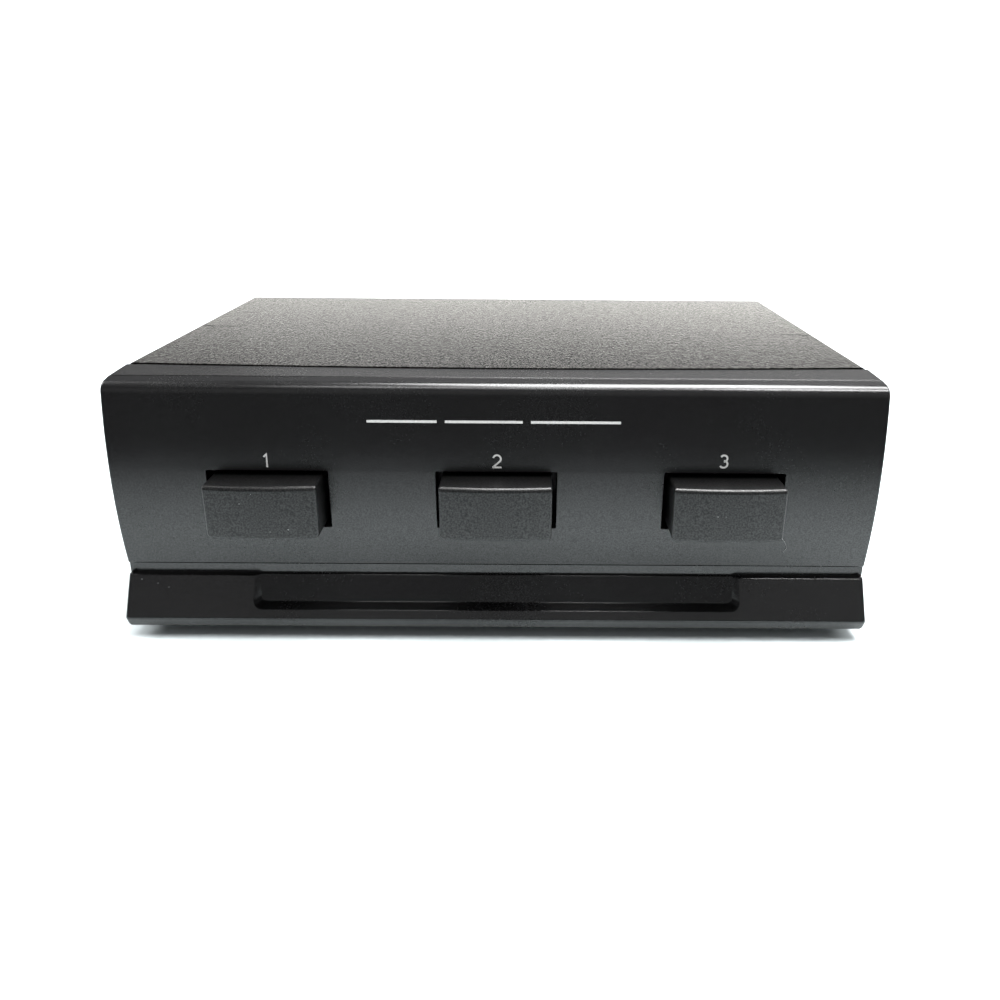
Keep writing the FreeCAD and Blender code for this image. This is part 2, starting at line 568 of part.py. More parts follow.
def button(c):
    hw, hh = BTN_W / 2, BTN_H / 2
    # plan section with a crowned front, extruded up
    a, m, b = V(c - hw, BTN_FRONT_Y, BTN_Z - hh), V(c, BTN_FRONT_Y - BTN_CROWN, BTN_Z - hh), V(c + hw, BTN_FRONT_Y, BTN_Z - hh)
    ra, rb = V(c + hw, BTN_REAR_Y, BTN_Z - hh), V(c - hw, BTN_REAR_Y, BTN_Z - hh)
    w = Part.Wire([Part.Arc(a, m, b).toShape(), Part.LineSegment(b, ra).toShape(), Part.LineSegment(ra, rb).toShape(), Part.LineSegment(rb, a).toShape()])
    s = Part.Face(w).extrude(V(0, 0, BTN_H))

    def front_top(e):
        m_ = mid(e)
        return m_.y < BTN_FRONT_Y + 0.3 and near(m_.z, BTN_Z + hh, 0.02)

    def rim(e):
        m_ = mid(e)
        side = near(abs(m_.x - c), hw, 0.03) and m_.y < BTN_REAR_Y - 0.5 and m_.z > BTN_Z - hh + 0.9
        return side or (m_.y < BTN_FRONT_Y + 0.3 and m_.z < BTN_Z + hh - 1.2)
    s = fillet(s, 0.9, front_top, "button top front edge")
    s = fillet(s, 1.0, lambda e: along(e, "y") and near(mid(e).z, BTN_Z - hh), "button lower corners")
    s = fillet(s, 0.45, rim, "button rim")
    t = 1.5
    inner = box(c - hw + t, c + hw - t, BTN_FRONT_Y + t + 0.3, BTN_REAR_Y + 1, BTN_Z - hh + t, BTN_Z + hh - t)
    s = s.cut(inner)
    # socket for the plunger, with two webs to the top and bottom walls
    y0 = BTN_FRONT_Y + t
    boss = box(c - 3.6, c + 3.6, y0, -12.5, BTN_Z - 3.6, BTN_Z + 3.6)
    web = box(c - 0.6, c + 0.6, y0, -12.5, BTN_Z - hh + 0.7, BTN_Z + hh - 0.7)
    web2 = box(c - hw + 0.7, c + hw - 0.7, y0, -14.0, BTN_Z - 0.6, BTN_Z + 0.6)
    s = s.fuse([boss, web, web2]).removeSplitter()
    s = s.cut(box(c - SHAFT, c + SHAFT, -20.5, -5, BTN_Z - SHAFT, BTN_Z + SHAFT))
    return one(s)


for n, c in ((1, -PITCH), (2, 0.0), (3, PITCH)):
    put("button_%d" % n, button(c))
    put("switch_%d_housing" % n, housing(c))
    put("switch_%d_plunger" % n, plunger(c))
    put("switch_%d_spring" % n, spring(c))
    put("switch_%d_latch_pin" % n, latch(c))
    put("switch_%d_fixed_pins" % n, pins(c))
    put("switch_%d_moving_contacts" % n, clips(c))


# ---------------------------------------------------------------- spring-clip terminals
def block(x, z):
    p = PANEL_Y
    plate = box(x - 27, x + 27, p, p + 2.0, z - 8.6, z + 8.8)
    plate = plate.makeFillet(2.2, [e for e in plate.Edges if along(e, "y")])
    plate = plate.makeFillet(0.4, [e for e in plate.Edges if near(mid(e).y, p + 2.0)])
    body = box(x - 20.3, x + 20.3, p - 11.0, p + 0.5, z - 8.0, z + 8.2)
    s = plate.fuse(body)
    cuts = []
    for px in positions(x):
        win = box(px - WIN_HW, px + WIN_HW, p - 9.6, p + 3.0, z - 6.9, z + 7.0)
        cuts.append(win)
        # flared lead-in below the lever
        cuts.append(prism_x([(p + 2.1, z - 7.7), (p + 2.1, z - 6.8), (p + 0.9, z - 6.8)], px - WIN_HW, px + WIN_HW))
        cuts.append(box(px - 2.5, px + 2.5, p - 12, p - 9, z - 6.95, z - 6.3))
    cuts.append(cyl((x - 19.3, p + PIV_V, z + PIV_W), (1, 0, 0), BORE_R, 38.6))
    for e in (-23.7, 23.7):
        cuts.append(cyl((x + e, p - 1, z), (0, 1, 0), 1.6, 4))
    return one(s.cut(cuts).removeSplitter())


def lever(x, z):
    p = PANEL_Y

    def Q(v, w):
        return (p + v, z + w)
    arm = prism_x([Q(-5.9, 4.3), Q(-1.0, 5.55), Q(3.0, 6.25), Q(7.1, 7.15), Q(LEVER_TIP_V - 0.12, 6.9), Q(LEVER_TIP_V, 6.3), Q(7.6, 5.2), Q(2.6, 3.7), Q(-1.0, 2.7), Q(-4.0, 0.9)], x - LEVER_HW, x + LEVER_HW)
    hub = cyl((x - LEVER_HW, p + PIV_V, z + PIV_W), (1, 0, 0), 2.0, 2 * LEVER_HW)
    a = math.radians(240)
    hx, hz = PIV_V + 2.9 * math.cos(a), PIV_W + 2.9 * math.sin(a)
    heel = cyl((x - 2.2, p + hx, z + hz), (1, 0, 0), 0.5, 4.4)
    u = (math.cos(a + math.pi / 2), math.sin(a + math.pi / 2))
    web = prism_x([Q(PIV_V + 0.9 * u[0], PIV_W + 0.9 * u[1]), Q(hx + 0.5 * u[0], hz + 0.5 * u[1]), Q(hx - 0.5 * u[0], hz - 0.5 * u[1]), Q(PIV_V - 0.9 * u[0], PIV_W - 0.9 * u[1])], x - 2.2, x + 2.2)
    pin = cyl((x - LEVER_HW - 1.1, p + PIV_V, z + PIV_W), (1, 0, 0), TRUNNION_R, 2 * LEVER_HW + 2.2)
    ribs = [cyl((x - 2.6, p + v, z + w), (1, 0, 0), 0.32, 5.2) for v, w in ((3.3, 6.28), (4.7, 6.6), (6.1, 6.9))]
    s = arm.fuse([hub, heel, web, pin] + ribs).removeSplitter()
    s = fillet(s, 0.3, lambda e: is_line(e) and not along(e, "x") and near(abs(mid(e).x - x), LEVER_HW, 0.01) and mid(e).y > p + 0.2, "lever sides")
    return one(s)


def contacts(x, z):
    p = PANEL_Y
    r = []
    for px in positions(x):
        s = prism_x([(p - 8.0, z - 6.85), (p - 8.0, z + 5.4), (p - 8.45, z + 5.4), (p - 8.45, z - 6.4), (p - 16.0, z - 6.4), (p - 16.0, z - 6.85)], px - 2.4, px + 2.4)
        s = s.cut([box(px - 1.7, px + 1.7, p - 9, p - 7.5, z - 5.9, z - 2.4), cyl((px, p - 15.0, z - 8), (0, 0, 1), 0.7, 3)])
        r.append(one(s))
    return Part.makeCompound(r)


def wires(x, z):
    """Insulated hook-up wires, one from each lug to its pad on the board, with bare tinned ends."""
    r = []
    rad, core, bend = 0.9, 0.45, 9.0
    up = z > BOARD_Z1
    zw = z - 5.75
    yp = PAD_Y[z]
    y_start, y_hole = PANEL_Y - 16.35, PANEL_Y - 15.0
    for px in positions(x):
        zend = BOARD_Z1 + 0.02 if up else BOARD_Z0 - 0.02
        sgn = -1 if up else 1
        p0, p1 = V(px, y_start, zw), V(px, yp + bend, zw)
        p2, p3 = V(px, yp, zw + sgn * bend), V(px, yp, zend)
        k = bend * (1 - math.sqrt(0.5))
        pm = V(px, yp + k, zw + sgn * k)
        path = Part.Wire([Part.LineSegment(p0, p1).toShape(), Part.Arc(p1, pm, p2).toShape(), Part.LineSegment(p2, p3).toShape()])
        prof = Part.Wire(Part.makeCircle(rad, p0, V(0, -1, 0)))
        s = path.makePipeShell([prof], True, True)
        s = s if s.ShapeType == "Solid" else Part.Solid(s)
        lo_z, hi_z = (BOARD_Z0 - 0.8, zend + 0.5) if up else (zend - 0.5, BOARD_Z1 + 0.8)
        tail = cyl((px, yp, lo_z), (0, 0, 1), core, hi_z - lo_z)
        bare = cyl((px, y_start - 0.5, zw), (0, 1, 0), core, y_hole - y_start + 0.5)
        hook = cyl((px, y_hole, z - 7.7), (0, 0, 1), core, zw - z + 7.7)
        s = s.fuse([tail, bare, hook, Part.makeSphere(core, V(px, y_hole, zw))]).removeSplitter()
        r.append(one(s))
    return Part.makeCompound(r)


POLES = ("left_plus", "left_minus", "right_plus", "right_minus")
for name, (x, z) in BLOCKS.items():
    put(name + "_terminal_block", block(x, z))
    put(name + "_leaf_contacts", contacts(x, z))
    put(name + "_wires", wires(x, z))
    for pole, px in zip(POLES, positions(x)):
        put("%s_%s_lever" % (name, pole), lever(px, z))

# ---------------------------------------------------------------- export
lo, hi = V(1e9, 1e9, 1e9), V(-1e9, -1e9, -1e9)
for name, shape in OUT.items():
    shape = shape.copy()
    shape.translate(V(0, Y_SHIFT, 0))
    n = len(shape.Solids)
    ok = shape.isValid() and all(s.Volume > 0 for s in shape.Solids)
    b = shape.BoundBox
    if not ok:
        print("   !! invalid", name)
    print("%-32s %3d solid(s) %10.2f mm3  x %.2f..%.2f y %.2f..%.2f z %.2f..%.2f" % (name, n, shape.Volume, b.XMin, b.XMax, b.YMin, b.YMax, b.ZMin, b.ZMax))
    shape.exportStep("parts/%s.step" % name)
print("nodes", len(OUT), "Y_SHIFT", round(Y_SHIFT, 4))
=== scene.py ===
import json
import math

import bmesh
import bpy
from mathutils import Matrix, Vector


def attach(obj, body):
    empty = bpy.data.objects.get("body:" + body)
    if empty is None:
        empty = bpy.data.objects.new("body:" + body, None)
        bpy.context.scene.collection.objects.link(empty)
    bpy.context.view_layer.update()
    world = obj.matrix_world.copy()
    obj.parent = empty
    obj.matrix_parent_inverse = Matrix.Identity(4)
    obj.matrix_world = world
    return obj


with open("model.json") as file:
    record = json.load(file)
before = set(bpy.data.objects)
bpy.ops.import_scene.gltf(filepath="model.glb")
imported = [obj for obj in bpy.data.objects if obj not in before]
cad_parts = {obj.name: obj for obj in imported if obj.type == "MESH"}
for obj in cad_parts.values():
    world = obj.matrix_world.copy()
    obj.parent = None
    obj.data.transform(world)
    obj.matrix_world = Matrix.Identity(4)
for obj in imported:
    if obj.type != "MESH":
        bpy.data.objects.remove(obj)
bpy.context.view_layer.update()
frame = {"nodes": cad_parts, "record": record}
NODES = frame["nodes"]
MM = 0.001
CREASE_Y = 42.0    # faint crosswise crease near the edges of the cover
INK = (0.50, 0.50, 0.49)
WALL_TOP = (0.72, 0.75)    # height of the backdrop's upper edge, left and right, in metres
BACK_W = 105.0
KEY_L = 24.0             # radiance of the overhead light
WORLD = 0.245
Y_SHIFT = -40.24  # the case frame's y = 0 is the front edge of the cover


# ---------------------------------------------------------------- camera
def make_camera():
    yaw, pitch, roll = 0.00605, 0.36796, 0.00872
    fwd = Vector((math.sin(yaw) * math.cos(pitch), math.cos(yaw) * math.cos(pitch), -math.sin(pitch)))
    right = Vector((math.cos(yaw), -math.sin(yaw), 0.0))
    up = right.cross(fwd)
    r2 = math.cos(roll) * right + math.sin(roll) * up
    u2 = -math.sin(roll) * right + math.cos(roll) * up
    back = -fwd
    m = Matrix(((r2.x, u2.x, back.x, 5.786 * MM), (r2.y, u2.y, back.y, (-197.633 + Y_SHIFT) * MM), (r2.z, u2.z, back.z, 102.376 * MM), (0, 0, 0, 1)))
    cam = bpy.data.cameras.new("camera")
    cam.sensor_fit = "HORIZONTAL"
    cam.sensor_width = 36.0
    cam.lens = 32.258
    cam.shift_x = -0.0283
    cam.clip_start = 0.005
    cam.clip_end = 30.0
    ob = bpy.data.objects.new("camera", cam)
    bpy.context.scene.collection.objects.link(ob)
    ob.matrix_world = m
    bpy.context.scene.camera = ob
    return ob


make_camera()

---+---

- [Exercise]:
Exactly the lines from the line with "shape.translate(V(0, Y_SHIFT, 0))" to the line with "obj.parent = None", both included, are to be extracted, and no others.

- [Answer below]:
    shape.translate(V(0, Y_SHIFT, 0))
    n = len(shape.Solids)
    ok = shape.isValid() and all(s.Volume > 0 for s in shape.Solids)
    b = shape.BoundBox
    if not ok:
        print("   !! invalid", name)
    print("%-32s %3d solid(s) %10.2f mm3  x %.2f..%.2f y %.2f..%.2f z %.2f..%.2f" % (name, n, shape.Volume, b.XMin, b.XMax, b.YMin, b.YMax, b.ZMin, b.ZMax))
    shape.exportStep("parts/%s.step" % name)
print("nodes", len(OUT), "Y_SHIFT", round(Y_SHIFT, 4))
=== scene.py ===
import json
import math

import bmesh
import bpy
from mathutils import Matrix, Vector


def attach(obj, body):
    empty = bpy.data.objects.get("body:" + body)
    if empty is None:
        empty = bpy.data.objects.new("body:" + body, None)
        bpy.context.scene.collection.objects.link(empty)
    bpy.context.view_layer.update()
    world = obj.matrix_world.copy()
    obj.parent = empty
    obj.matrix_parent_inverse = Matrix.Identity(4)
    obj.matrix_world = world
    return obj


with open("model.json") as file:
    record = json.load(file)
before = set(bpy.data.objects)
bpy.ops.import_scene.gltf(filepath="model.glb")
imported = [obj for obj in bpy.data.objects if obj not in before]
cad_parts = {obj.name: obj for obj in imported if obj.type == "MESH"}
for obj in cad_parts.values():
    world = obj.matrix_world.copy()
    obj.parent = None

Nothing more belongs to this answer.